In a sense, much of Selina Boan’s Undoing Hours (2021) is about belonging too, as the poet works to learn the nehiyaw (Cree) language as a white settler-nehiyaw writer. It reminded me a little of the intimate process of learning a new language, as described in a novel by Xiaolu Guo, how core it can be for one’s identity, how much things shift and, even, transform. Readers, too, learn terms (like ‘frying pan’ and ‘fridge’ and ‘window’ in “my mother’s oracle cards said”) and quietly understand the significance of “in cree there is no word for half/brother”. One of my favourites is “minimal pairs are words holding hands” which presents the pairs, each in their own stanza, running from top to bottom of the page rather than side-to-side. There’s braiding hair and closet renovations, but there’s an epigraph from Anne Carson too: something for every reading mood. (Nightwood)

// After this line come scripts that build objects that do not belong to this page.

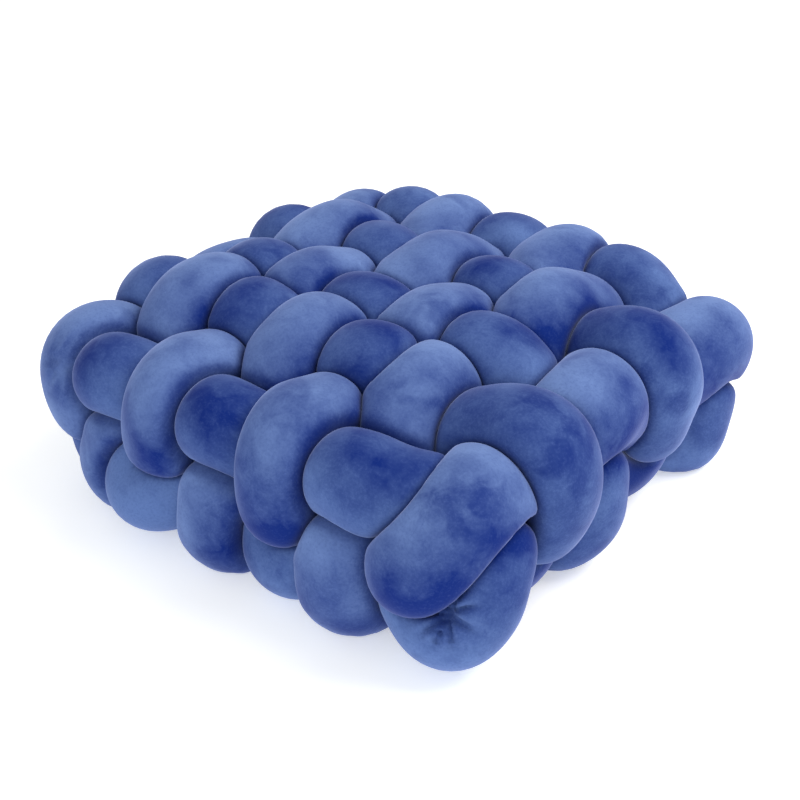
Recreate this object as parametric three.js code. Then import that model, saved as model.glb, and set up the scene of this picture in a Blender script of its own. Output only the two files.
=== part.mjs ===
// A thick square cushion woven by hand from twelve stuffed plush tubes, over one and under one.
// Millimetres, +Z up. The origin is the middle of the flat underside.
// Seven tubes run lengthwise (along Y) and five run crosswise (along X). Each tube is a closed hoop:
// over the top, round one side, along the underside and up round the other side, with its two ends
// sewn together. Where two tubes meet they press each other flat along a plane that divides the way between
// their centrelines in proportion to their radii.

import * as THREE from "three";

// Driving dimensions of the weave.
const TOP_WEAVE = 113; // height of the middle of the weave on the top
const FLATTENED = 7; // how far the lowest lobes are pressed in by the surface underneath
const OVER_LIFT = 20; // centreline of the tube that passes over, outward from the middle of the weave
const UNDER_DROP = 12; // centreline of the tube that passes under, inward from it
const EDGE_UNDER_DROP = 18; // the same, at the edges, where the outer tube draws tight over it
const SKIN_GAP = 0.4; // between the skins of two tubes that press together
const FACET_GAP = 0.5; // the same, at the middle of a facet
const CREASE = 8; // how softly a free lobe rounds into the face pressed flat by its neighbour

// Where each tube lies on the top and on the underside: x of the lengthwise ones, from the right, and y of
// the crosswise ones, from the front. radius is the stuffed tube's where nothing presses on it. The
// spacing and the stuffing are as uneven as hand weaving left them.
const LENGTHWISE = [
  { name: "lengthwise_1", top: 165.5, under: 148.5, radius: 39 },
  { name: "lengthwise_2", top: 94.5, under: 94.5, radius: 41.5 },
  { name: "lengthwise_3", top: 44.5, under: 44.5, radius: 43.5 },
  { name: "lengthwise_4", top: -14.5, under: -14.5, radius: 44 },
  { name: "lengthwise_5", top: -74.5, under: -74.5, radius: 42.5 },
  { name: "lengthwise_6", top: -127.5, under: -121.5, radius: 43 },
  { name: "lengthwise_7", top: -162.5, under: -162.5, radius: 42 },
];
const CROSSWISE = [
  { name: "crosswise_1", top: -151, under: -153, radius: 33 },
  { name: "crosswise_2", top: -86, under: -86, radius: 41.5 },
  { name: "crosswise_3", top: -25, under: -25, radius: 40.5 },
  { name: "crosswise_4", top: 66, under: 66, radius: 39.5 },
  { name: "crosswise_5", top: 151, under: 151, radius: 39.5 },
];

// How the weave turns down at the edges of the cushion, at its x sides and its y sides: lean is how far
// outward it faces for each unit it faces up or down, and sink is how much lower it lies.
const EDGE = {
  top: { x: { lean: 0.9, sink: 6 }, y: { lean: 1.4, sink: 12 } },
  under: { x: { lean: 1.1, sink: 10 }, y: { lean: 1.05, sink: 4 } },
};
const INNER_LEAN = 0.3; // share of the lean that the tube passing under takes

// Lift of the outer tube at the edges: one that wraps round the side, or one that runs along it. waist is
// how far the middle of a wrap stands out from the side.
const SIDE = {
  lengthwise: { wrap: 32, run: 10, waist: 12 },
  crosswise: { wrap: 23, run: 31, waist: 17 },
};

// Where the hand weaving drew a tube out of its even place: at its crossing with another, on the top or on
// the underside, or half way down the side next to that crossing. x, y and z are the way it was drawn.
const DRAWN = [
  { tube: "lengthwise_1", crossing: "crosswise_1", on: "top", x: -5, y: 15, z: 5 },
  { tube: "lengthwise_1", crossing: "crosswise_1", on: "side", x: 0, y: -10, z: 10 },
  { tube: "lengthwise_1", crossing: "crosswise_1", on: "under", x: 5, y: -5, z: 0 },
  { tube: "lengthwise_1", crossing: "crosswise_3", on: "top", x: 0, y: 10, z: 5 },
  { tube: "lengthwise_1", crossing: "crosswise_5", on: "top", x: 5, y: 0, z: -5 },
  { tube: "lengthwise_2", crossing: "crosswise_1", on: "under", x: 0, y: 5, z: 0 },
  { tube: "lengthwise_2", crossing: "crosswise_2", on: "top", x: -10, y: 0, z: -5 },
  { tube: "lengthwise_3", crossing: "crosswise_1", on: "top", x: 0, y: 10, z: -5 },
  { tube: "lengthwise_3", crossing: "crosswise_1", on: "side", x: 5, y: -5, z: -5 },
  { tube: "lengthwise_4", crossing: "crosswise_1", on: "under", x: -5, y: 5, z: 0 },
  { tube: "lengthwise_5", crossing: "crosswise_1", on: "top", x: 10, y: 5, z: -5 },
  { tube: "lengthwise_5", crossing: "crosswise_1", on: "side", x: 5, y: -5, z: -5 },
  { tube: "lengthwise_6", crossing: "crosswise_1", on: "under", x: -10, y: 10, z: 0 },
  { tube: "lengthwise_6", crossing: "crosswise_2", on: "top", x: 5, y: 0, z: 5 },
  { tube: "lengthwise_7", crossing: "crosswise_1", on: "top", x: -5, y: 5, z: 0 },
  { tube: "lengthwise_7", crossing: "crosswise_1", on: "side", x: -5, y: 5, z: -5 },
  { tube: "crosswise_1", crossing: "lengthwise_1", on: "top", x: 15, y: 5, z: 10 },
  { tube: "crosswise_1", crossing: "lengthwise_1", on: "side", x: 10, y: 0, z: -5 },
  { tube: "crosswise_1", crossing: "lengthwise_1", on: "under", x: 10, y: 0, z: 5 },
  { tube: "crosswise_1", crossing: "lengthwise_2", on: "top", x: 5, y: 5, z: -5 },
  { tube: "crosswise_1", crossing: "lengthwise_4", on: "top", x: -5, y: 0, z: -5 },
  { tube: "crosswise_1", crossing: "lengthwise_5", on: "under", x: -15, y: -15, z: 5 },
  { tube: "crosswise_1", crossing: "lengthwise_6", on: "top", x: -5, y: 0, z: -5 },
  { tube: "crosswise_1", crossing: "lengthwise_7", on: "under", x: 15, y: 10, z: 0 },
  { tube: "crosswise_4", crossing: "lengthwise_1", on: "top", x: 0, y: -10, z: 5 },
  { tube: "crosswise_5", crossing: "lengthwise_1", on: "under", x: 5, y: -20, z: -5 },
];

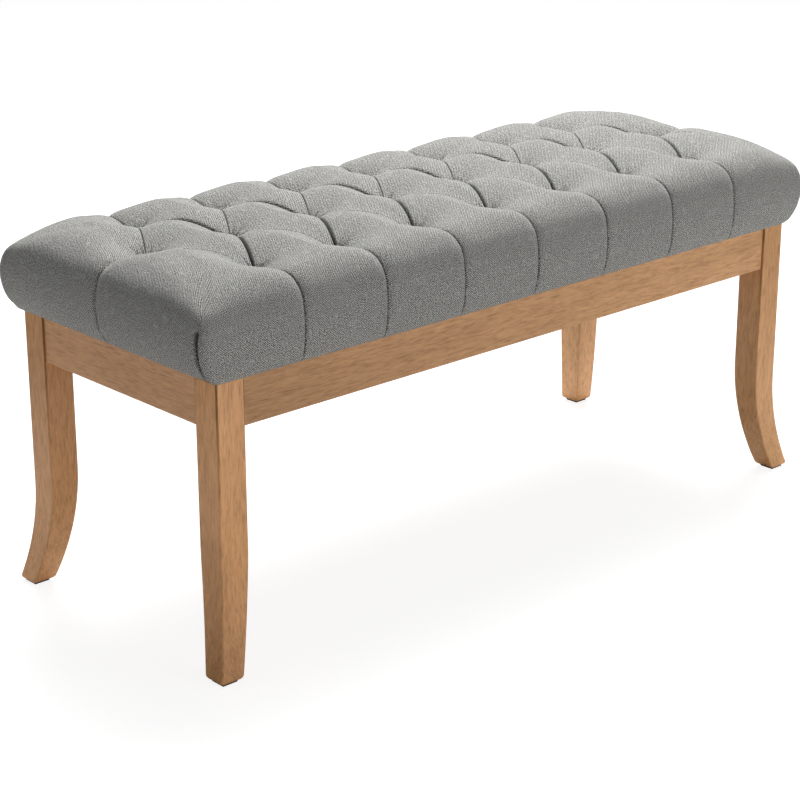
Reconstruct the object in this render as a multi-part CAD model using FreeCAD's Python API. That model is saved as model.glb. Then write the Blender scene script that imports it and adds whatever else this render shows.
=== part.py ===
import FreeCAD, Part
import math
import os

# Upholstered bench: a diamond-tufted seat pad on a low oak frame with four
# sabre legs. Millimetres, +Z up, X along the bench, the front faces -Y.
# The origin is on the floor, under the middle of the bench.

# Frame
frame_length = 1040.0       # over the outer faces of the legs, at the top
frame_width = 396.0
frame_top = 376.0           # top of the legs and rails above the floor
leg_width = 42.0            # square post at the top
leg_flare = 19.6            # outward sweep of the outer faces at the foot
foot_width = 33.9           # the leg tapers to this at the floor
outer_sweep_height = 143.0  # the outer faces leave the vertical here
inner_sweep_height = 166.0
leg_edge_round = 2.5        # in two flats
leg_sections = 8            # down the sweep, each a square with softened corners
foot_round = 5.0            # softened edge round the sole
pad_inset = 1.0             # stick-on pad, inside the flat of the sole
pad_thickness = 3.0

rail_height = 61.0
rail_thickness = 22.0
rail_recess = 2.5           # rails sit back from the faces of the legs
rail_edge_round = 2.0

dowel_diameter = 10.0
dowel_length = 44.0
dowel_in_leg = 20.0
dowel_spacing = 32.0

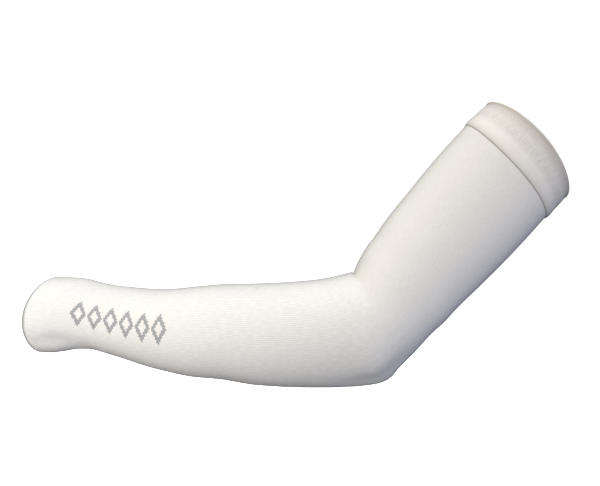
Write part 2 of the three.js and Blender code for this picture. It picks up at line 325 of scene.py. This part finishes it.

…between the warmth of language
and a four-walled room, a girl clicks beginner
cree on the internet, a divided circle…[…] nîpin
summer in northern Saskatchewan
thick with mosquitoes
July hatching
heart
“in six, the seasons”

Next, there will be talk of three other remarkable reads. Which of these stands out to you today?

NOTE: Whenever I post about Indigenous works, it’s quickly apparent how difficult it can be, especially for international readers, and for North American readers without ready access to a local independent bookseller, to access a book of interest. Of these four, only Caleb Gayle’s is from a mainstream publisher. If you’re interested in the others, both Strong Nations (shipping from “B.C.”) and Good Minds (shipping from “Ontario”) might be useful for your Indigenous reading generally, and Good Minds seems to be the only source for the first two books here (perhaps POD). Both strive to assist with soaring postage costs too. And I’ve included a link for the poetry collection to the publisher’s website, which in turn includes four purchasing options for epubs.